We drove to Gucheng Park … a public park which was only developed 20 years ago. It is a beautiful park with lovely gardens, exercise equipment and a small public square where couples were dancing to music. The elderly here (older folk) take their health very seriously, with many exercising, and dancing like we have seen in other cities in our time in China.
We then headed to Yu Garden … just a short walk through Gucheng Park. This was a private garden built for Mr Pan (a minister during the Ming Dynasty) by his son in 1559. It is now owned by the Chinese government who has made it accessible for all to enjoy (for a minimal price). It has been declared a national monument. It is an extensive Chinese garden with meandering paths and over 40 viewing spots. There are arched bridges that cross a water feature that bends its way through the garden. Massive rocks and boulders create features within the garden that is filled with trees, shrubs, azaleas in full bloom, grasses and bamboo. There are several buildings (many have been either rebuilt or repaired since they were originally built) including pavilions for drinking tea, writing or spending time with guests.
Walls and gates within the garden are guarded by lions or dragons … protecting the garden from evil spirits. Tessalated windows in the walls provide glimpses of what lays beyond with every window being different to the others. Wall friezes tell stories of the time, mosaics made of pebbles depict animals like deers and bats. There was so much to see … and despite the crowd (which apparently was quite reasonable today) there was an overwhelming sense of tranquility.
Leaving the gardens we wandered into the Yuyuan Bazaar which abuts the garden.

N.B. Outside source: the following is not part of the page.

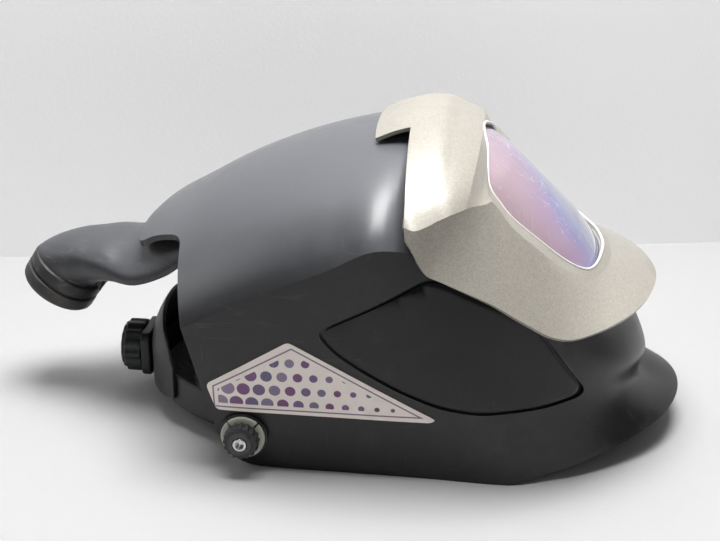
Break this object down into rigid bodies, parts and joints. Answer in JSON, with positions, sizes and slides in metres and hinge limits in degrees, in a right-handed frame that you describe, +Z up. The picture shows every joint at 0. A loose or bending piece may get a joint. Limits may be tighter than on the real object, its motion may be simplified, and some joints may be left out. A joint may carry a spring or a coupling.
{
  "type": "welding helmet",
  "caption": "Hard-shell welding helmet with a clip-on silver front cover, auto-darkening filter, side windows, rear air duct and a folding ratchet headband.",
  "frame": {"origin": "middle of the helmet's footprint, on the surface that it lies on", "axes": "+X towards the wearer's front, +Z up, -Y the wearer's right"},
  "size_m": [0.3992, 0.2294, 0.1862],
  "materials": {
    "dome_plastic": "satin, finely scratched",
    "silver_paint": "satin silver paint",
    "lens_clear": "clear, violet cast",
    "filter_dark": "glossy",
    "window_gloss": "gloss",
    "label_cream": "printed film",
    "duct_grey": "satin, worn at the hose end",
    "boss_pale": "matte",
    "stud_steel": "plated",
    "knob_grey": "matte",
    "band_dark": "satin",
    "pad_fleece": "fleece"
  },
  "bodies": {
    "helmet": {"shell": "dome_plastic", "front_cover": "silver_paint", "lens_plate": "lens_clear", "filter_cassette": "filter_dark", "side_window_right": "window_gloss", "side_window_left": "window_gloss", "side_label_right": "label_cream", "side_label_left": "label_cream", "air_duct": "duct_grey", "hose_connector": "duct_grey", "pivot_disc_right": "boss_pale", "pivot_disc_left": "boss_pale"},
    "headband": {"headband_ring": "band_dark", "brow_pad": "pad_fleece", "rear_cradle": "band_dark", "nape_strap": "band_dark", "nape_pad": "pad_fleece", "crown_strap": "band_dark", "headband_arm_right": "band_dark", "headband_arm_left": "band_dark", "pivot_stud_right": "stud_steel", "pivot_stud_left": "stud_steel", "ratchet_housing": "band_dark"},
    "tension_knob_right": {"pivot_knob_right": "knob_grey"},
    "tension_knob_left": {"pivot_knob_left": "knob_grey"},
    "ratchet_knob": {"ratchet_knob": "band_dark"}
  },
  "joints": [
    {"name": "headband_swing", "type": "hinge", "parent": "helmet", "child": "headband", "pos_m": [-0.04473, 0, 0.0223], "axis": [0, -1, 0], "range_deg": [0, 68]},
    {"name": "tension_right", "type": "hinge", "parent": "helmet", "child": "tension_knob_right", "pos_m": [-0.04473, -0.1056, 0.0223], "axis": [0, -1, 0], "range_deg": [-180, 180]},
    {"name": "tension_left", "type": "hinge", "parent": "helmet", "child": "tension_knob_left", "pos_m": [-0.04473, 0.1056, 0.0223], "axis": [0, 1, 0], "range_deg": [-180, 180]},
    {"name": "ratchet_turn", "type": "hinge", "parent": "headband", "child": "ratchet_knob", "pos_m": [-0.12623, 0, 0.0255], "axis": [-1, 0, 0], "range_deg": [-180, 180]}
  ]
}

This bazaar dates back to 1907, and feature many antique buildings, the nine step zig zag bridge (the number nine is meant to bring luck), a tea house established over 100 years ago, food stalls, antique stalls and the typical souvenir stores. The buildings are beautiful and many surround the central ponds. We wandered through looking at the buildings and the gardens and stopping to watch ladies making dumplings and tasted some tea.
Sophie took us through a sports store which provides access to a traditional wooden bridge that connects two of the buildings so that we could look down on the small streets in the old town. She also took us to a hidden roof top balcony where people order tea from the nearby tea shop and sit to sip their tea and read a book. The rooftop overlooks the Yu Garden so we had one last chance to see the gardens, this time from above.
Ian picked 4 (safe) dishes and Sophie added 3 more adventurous ones. So our end of the small shared table comprised: steamed meat soup dumplings (set of 12), black truffle dumplings (6), wontons in soup (12), Shanghai noodles, spicy noodles with pork mince in soup, duck blood soup and steamed vegetables. And between the three of us we did a fair job of polishing off most of the food. Lovely flavours, warm broths and soups, generous portions. Another lovely lunch that pushed our culinary boundaries out a little further.
After lunch Mr Son drove us to the Bund. Apparently, according to Sophie, if you don’t visit the Bund you have not visited Shanghai. The Bund, which means embankment, lines the Huangpu River. Side note here … the word Pu means river so when we say Huangpu River we are actually saying Huang River River!). This part of Shanghai was once a wasteland on the West Bank of the river and the landed was ceded to the British and became a central location for European trade. The buildings in the West Bank have a very European architecture … two or three stories, granite or brick, with towers and clocks. They were the banks and financial institutions of the 1920s and 30s.
The east side of the river … Pudong was undeveloped until the 1990s when the premier announced that the farmland and wasteland would be redeveloped. Modern buildings quickly grew in the area and is now home to the tallest skyscraper in Shanghai (Jin Mao building … 420 m tall) as well as others that reach high into the sky. The Oriental Pearl TV Tower is a notable feature of the skyline, with its distinctive pearls falling from the sky.
As we wandered the Bund, stopping to take photos on both sides … the contrast of the old traditional and the new modern … we passed families, young couples, couples having wedding photos taken in hired wedding outfits (they hire them for the day, pay a photographer and spend the entire day taking photos). We walked along the river watching the boats in the river … large barges bringing shipping containers from the docks and cruising boats (one of which we will take later in the evening). We stopped to take photos of the floral wall and the replica Bull of Wall Street.
We then headed back to the car and Mr Son drove us back to the hotel for a “rest”. It was actually greatly appreciated after the busy days, early mornings and late nights. I’ve had the chance to write much of the blog, Ian has sent me photos to include (and he wrote the section about lunch). We enjoyed an ice cream from a local store. Ian watched the footy!



















































































































































































Wow, what a day you both had, the photo's from the cruise look awesome. I have been really sick so had to go through three days worth tonight.